Makanan-makanan yang disajikan dibuat oleh penduduk setempat dan enak lho! Disini
juga ada warung kecil yang menjual air, kopi, gorengan, indomie, dan kelapa!
|
Makanan enak kalo dimakan rebutan lebih enak. Setuju? (Photo by Anes) |
Pulau Sangiang menjadi alternatif wisata yang cukup tepat bagi
saya dan Will. Saya lebih suka hiking,
tapi Will lebih suka pantai dan snorkeling.
Walaupun saya gak nolak keduanya,
Pulau Sangiang bisa memberikan rasa yang berbeda dengan potensi wisata alam dan
bahari yang eksotis dalam satu waktu.
Sambil menunggu waktu trekking,
saya dan Will berjalan menyusuri Pantai Pasir Panjang, pantai yang dekat dengan
saung kami. Ritual saya kalau ke pantai
pasti cari kerang-kerang di tepi pantai. Apalagi disini gak ada tempat oleh-oleh. Jadi, saya memang suka mengumpulkan kerang-kerang
dari beberapa pantai yang telah saya kunjungi dan memasukkannya kedalam botol/jar. Selain itu, disini juga terdapat
penangkaran bayi-bayi penyu yang akan dilepas setelah dewasa nanti.
|
Penangkaran penyu. |
|
Koleksi baru nambah lagi. |
Setelah makan siang dan free
time, kami trekking menuju spot
pertama yaitu Goa Kelelawar. Jalur trekking
cukup panjang berada di tengah hutan. Tak terasa, kami tiba di Goa Kelelawar
namun kami tidak bisa memasukinya karena Goa Kelelawar dialiri air dari laut
lepas dan deburan ombak yang cukup kencang (sangat) membahayakan. Goa ini
dinamakan Goa Kelelawar karena banyaknya kelelawar didalam goa. Ada juga yang
menyebutnya Goa Hiu karena katanya deburan ombak itu membawa hiu kecil dan hiu
menunggu kelelawar jatuh untuk dimakan.
|
Menyusuri hutan rindang menuju Goa Kelelawar. |
|
Goa tersembunyi di tengah hutan Sangiang, Goa Kelelawar. |
Kami melanjutkan perjalanan ke Puncak Begal yang tak begitu
jauh dari Goa Kelelawar. Saya tidak tahu persis kenapa tempat tersebut
dinamakan Puncak Begal. Tapi saya disuguhkan pemandangan yang sangat luar
biasa! Ini adalah spot favorit saya selama di Sangiang. Bagaimana tidak, dari
sini kita bisa melihat indahnya Selat Sunda dan menunggu matahari terbenam.
|
My Favourite Spot Here!
|
Puncak Begal yang cantik. |
|
|
Such a romantic sunset for me. |
Pulau Sangiang menggunakan genset sebagai tenaga listriknya.

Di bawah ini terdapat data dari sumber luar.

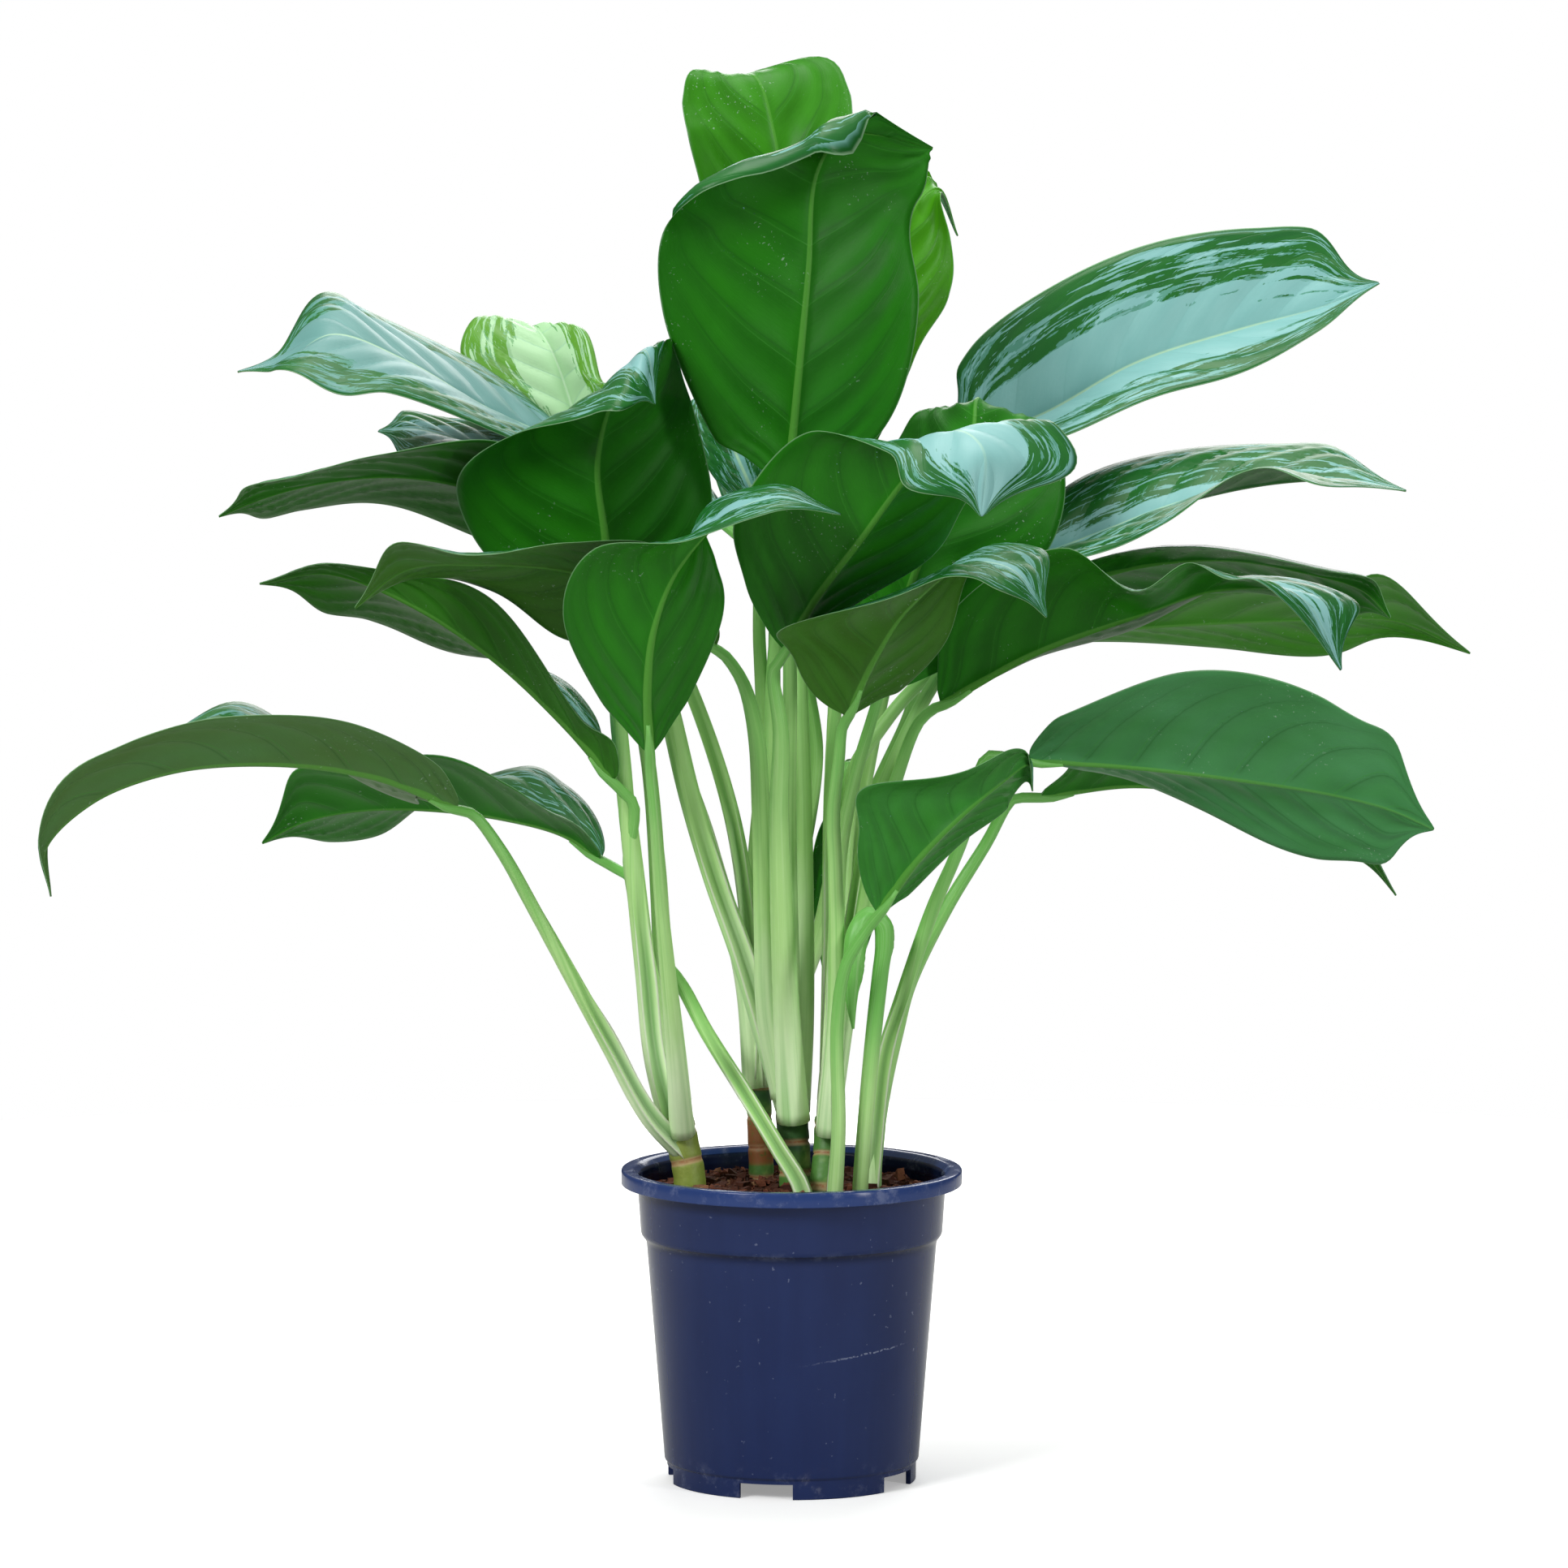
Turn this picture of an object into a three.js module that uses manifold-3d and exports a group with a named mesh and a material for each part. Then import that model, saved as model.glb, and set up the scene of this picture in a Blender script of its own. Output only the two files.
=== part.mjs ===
// A potted Chinese evergreen: broad silver-and-green leaves on long sheathed stalks, rising from a few
// short canes in a round nursery pot.
//
// Millimetres, +Z up, +Y to the back. The origin is on the pot's axis, at the level that the pot stands on.

import * as THREE from "three";
import { mergeVertices } from "three/addons/utils/BufferGeometryUtils.js";
import Module from "manifold-3d";

const wasm = await Module();
wasm.setup();

// ---- driving dimensions -------------------------------------------------------------------------------

const POT_HEIGHT = 175;
const RIM_RADIUS = 95;            // the pot is sold by this size: 19 cm across the rim
const RIM_INNER_RADIUS = 88;
const LIP_HEIGHT = 8.5;
const LIP_THICKNESS = 1.7;
const WALL = 1.7;
const SHOULDER_HEIGHT = 137;      // the step below the straight collar
const SHOULDER_RADIUS = 84;
const BELOW_SHOULDER_RADIUS = 81;
const BODY_FOOT_RADIUS = 71;      // the tapered wall just above the foot
const FOOT_HEIGHT = 11;
const FOOT_RADIUS = 69.5;
const FOOT_WALL = 3;
const FLOOR_UNDERSIDE = 9;
const FLOOR_THICKNESS = 2.5;
const POT_SIDES = 40;
const FOOT_NOTCHES = 5;
const NOTCH_WIDTH = 30;
const NOTCH_HEIGHT = 8.6;
const FIRST_NOTCH_TURN = -102;    // degrees about Z: the notch that faces the front, a little to the left
const DRAIN_HOLES = 5;
const DRAIN_HOLE_RADIUS = 6;
const DRAIN_HOLE_CIRCLE = 50;

const SOIL_LEVEL = 161;
const SOIL_LUMP = 2.2;
const SOIL_SIDES = 36;
const SOIL_RINGS = 5;
const HOLE_DEPTH = 60;            // how deep a cane stands in the soil

const CLEARANCE = 0.3;            // between neighbouring pieces that touch
const BLADE_THICKNESS = 0.8;
const BLADE_ARCH = 3;             // how far each half of a blade bows up between midrib and margin
const KEEL_DEPTH = 2.4;           // the midrib's ridge under the blade, at the stalk
const BLADE_FOOT = 2.4;           // half the width where the blade leaves its stalk
const STALK_TIP_RADIUS = 3;
const STALK_THICK = [6.5, 3.6];   // a stalk's radius at its sheath and where it has grown slim
const STALK_RING_SPACING = 30;
const TURN_IN_SHARE = 0.4;        // the share of a stalk's last stretch in which it turns into the midrib
const TURN_IN_LENGTH = 26;
const STALK_SIDES = 7;
const CANE_SIDES = 12;
const SHORTEST_EDGE = 0.1;        // slivers shorter than this, left where solids join, are closed up

const COLOURS = {
  pot: { color: 0x23284f, roughness: 0.38 },
  soil: { color: 0x3c2219, roughness: 0.95 },
  stem: { color: 0x8fbb62, roughness: 0.5 },
  leaf: { color: 0x2f7d3b, roughness: 0.42 },
};

// ---- the plant ----------------------------------------------------------------------------------------
// Each shoot stands on a foot in the soil. Its cane, where it has one, is a short thick stem that carries
// the stalks. A leaf is its stalk's route, its midrib from the stalk to the tip, and a few cuts across the
// blade: at a share of the midrib's length, where the left and right margins are, seen on the upper face
// from the stalk. Where a margin is rolled over, the cut gives the turn and how far the margin hangs from it.

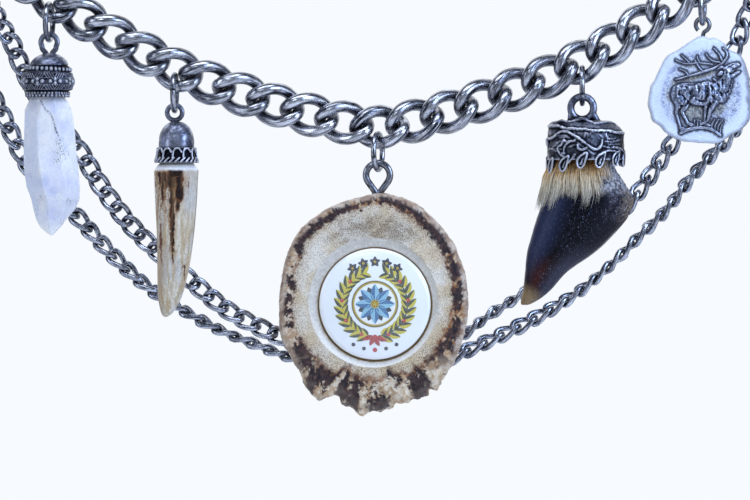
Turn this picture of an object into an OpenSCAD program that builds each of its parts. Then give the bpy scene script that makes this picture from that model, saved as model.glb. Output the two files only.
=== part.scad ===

Disini, listrik cuma ada dari jam 6 pagi sampai 6 sore. Saya sudah siap membawa
senter karena saya yakin malam hari pasti gelap. dan ternyata saya lupa untuk
membawa baterainya! Akhirnya saya tetap menggunakan flashlight handphone sebagai penerangan untuk berjalan-jalan atau
ke toilet. Malam hari juga sangat susah sinyal. Jadi, kami lebih menikmati
udara malam sambil bermain dan bercengkrama bersama teman-teman.
Keesokan harinya kami pergi ke Puncak Arjuna untuk
melihat sunrise disana. Walaupun agak
kesiangan, saya tetap tidak boleh melewatkan sunrise di Puncak Arjuna.
|
See that amazing clouds! |
|
Pemandangan Pantai Pasir Panjang. |
Dalam perjalanan pulang menuju dermaga, saya melihat ada taman
baca kecil. Kalau kamu mau nyumbang buku kesini boleh banget lho! Perjalanan
kembali ke Dermaga Paku ditemani oleh langit cerah dan cuaca yang baik. Terima
kasih Tanggal Merah Indonesia yang
sudah menemani trip saya kali ini. I’m
ready for the next trip next weekend!